Şehrin verdiği ağır göçe, aradan geçen 70 yıla rağmen onu hasretle anan, yaşları ilerlemiş, halen hayatta ve mahallede olan, cemaatinden, talebelerinden Metin Küçük, Hikmet Karaer gibi bir çok insan onu hatırlamaya devam ediyor. Yazdığı "Fetava-i el Feraizül Kübra" gibi önemli eserler, vefatından sonra dağıtılan kütüphanesi ile birlikte kaybolan Ahmed Efendi’nin unutulmaması için, BAYDER’in Milli Eğitim’e önerdiği isminin bir okula verilmesi fikri kabul edilmemiş, o okula Anavatan Partisi’nde siyaset yapan Maraşlı bir şairin ismi verilmiş.
Odada, 24 Temmuz 2024'te taziye dolayısıyla yakınımdaki İhsan Özdemir ve Ünal Güçer ile yaptığımız sohbetin aynısını bir yıla yakın zaman geçtikten sonra dün, yani 8 Temmuz 2025'de yine aynı gayeyle otururken; Şakir Akçay, Fikret Atamer ile yine selfi(!) çekerek yaptık. Ortak yönleri, 24 yıl caminin fahri imamlığını da yapan, odaya ve camiye her gidişimde manevi varlığını hissettiğim Hoca Ahmed Efendi’nin* talebesi olmalarıydı. Anlattıkları; Hocanın yardımcıları ve aynı zamanda büyük talebeleri olan İsmail Polat (Sarı Hafız), Everekli Mehmet Ali Ayyıldız, Kormaslı İnam Hafız ve Bergicili Ziya Hafız’ın ona yardım ettikleri, köylerden ve şehirden ilim tahsili için gelenlerin çok olduğu, duvarında okul gibi ders tahtası bulunan, öğrencilerin defter tuttuğu bu mekânda çok insanın Kur’an ve Arapça okuduğu, imam ve müftüler yetiştiği gibi konulardı.
Eğitim kurumlarının, eğitim görevlilerinin olmadığı veya çok kıt olduğu devirde, hayattaki talebelerinin artık iyice azaldığı Bayburt’ta böyle bir eğitim müessesesinin geçmiş faaliyeti, araştırmaya üzerinde tez yazmaya değer; Rahmetli Asri Çubukçu Hocada bu düşünceyi ifade etmişti.

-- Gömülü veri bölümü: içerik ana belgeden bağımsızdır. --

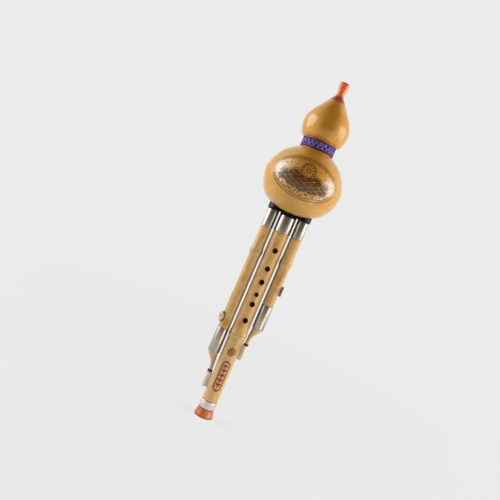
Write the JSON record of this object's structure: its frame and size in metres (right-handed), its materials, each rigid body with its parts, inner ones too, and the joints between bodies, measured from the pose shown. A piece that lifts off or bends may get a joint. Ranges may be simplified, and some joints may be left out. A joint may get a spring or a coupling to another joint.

Birinci ve İkinci Dünya Savaşının dünya ile birlikte ülkemizi bitirdiği, imkânların yetersiz olduğu, özellikle dinî eğitimin dibe vurduğu, kişisel çabalarla bir şeyler yapılmaya çalışıldığı o günlerden günümüze çok zaman geçti, binlerce eğitim kurumu ortaya çıktı ama, henüz tam oturmuş bir eğitim sistemimiz olduğunu söyleyemiyoruz. Talebe sayısı yeterli olan köylerde okulların açılması ve mesleki-teknik lise eğitiminin daha yaygın hale gelmesi gibi 12 yıllık mecburî eğitim de mercek altına alınacak gibi. Her gencin yüksek öğretime yönlendirilmesi demek olan son uygulamanın lise öğreniminin kalitesini düşürdüğü, teknik eleman varlığını baltaladığı, üniversite eğitimini cazip olmaktan çıkardığı, evlilikleri ve çocuk sahibi olma düşüncesini baltaladığı anlaşılıyor. Azalma istidadı gösteren nüfus kuraklık kadar tehlikeli.
* Hoca Ahmed Efendi: (Ahmet Hasbi Aker) Bayburt İdadisi (lisesi) Ulum-i Diniyye Muallimi, Merkez Mekteb-i İptidaiyye Muallimi, Cumhuriyet İlkokulu Kurucusu ve Başmuallimi, Pulur( Gökçedere) İlkokulu ve Pulur Millet Mektebi Muallimi, Şingâh Ketenci Camii Fahri İmam-Hatibi.